After almost a year of development, it has been announced that GStreamer 1.28 has been released. GStreamer is a cross-platform set of components for creating various multimedia applications, ranging from media players and audio/video file converters to VoIP applications and streaming systems. The GStreamer code is distributed under the LGPLv2.1 license. Updates are also being made to the gst-plugins-base, gst-plugins-good, gst-plugins-bad, gst-plugins-ugly plugins, as well as the gst-libav binding and the gst-rtsp-server streaming server. The new release is backwards compatible with the 1.0 branch at the API and ABI level. Binary assemblies will soon be available for Android, iOS, macOS, and Windows, while Linux users are recommended to use packages from their distribution.
Key improvements in GStreamer 1.28 include:
- A new plugin called HIP (Heterogeneous-computing Interface for Portability) has been added to support AMD’s software interface for heterogeneous computing, enabling GPU parallel computing in addition to the CPU. The plugin simplifies the implementation of support for different GPUs in a single code base, using the ROCm stack for AMD GPUs and a translation layer to CUDA for NVIDIA GPUs. Components in the plugin facilitate operations such as video blending, color space conversions, video resizing, and communication between system memory and video memory.
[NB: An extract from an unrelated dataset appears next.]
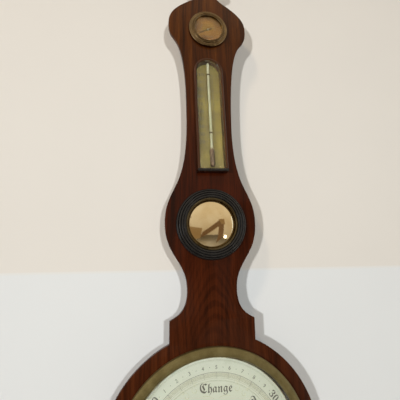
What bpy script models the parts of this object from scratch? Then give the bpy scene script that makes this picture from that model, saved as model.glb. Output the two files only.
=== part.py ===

- Support for the LCEVC (Low Complexity Enhancement Video Coding) standard has been added to enhance video quality by implementing an additional layer with metadata on top of the H.265 and H.266 codecs. The LCEVC encoder and decoder are based on libraries from SDK V-Nova.
- Vulkan graphics API capabilities have been integrated to accelerate video decoding in AV1 and VP9 formats, as well as video encoding in H.264 format. The Vulkan-based H.265 video decoder now supports 10-bit-per-channel color depth.
- The gtkwaylandsink element, used for rendering with GTK4 and Wayland, now has expanded color capabilities including support for parsing and exposing HDR10 metadata.
- A new element has been added for separating audio sources (such as voice and background music) using the charon-audio library, which implements Demucs.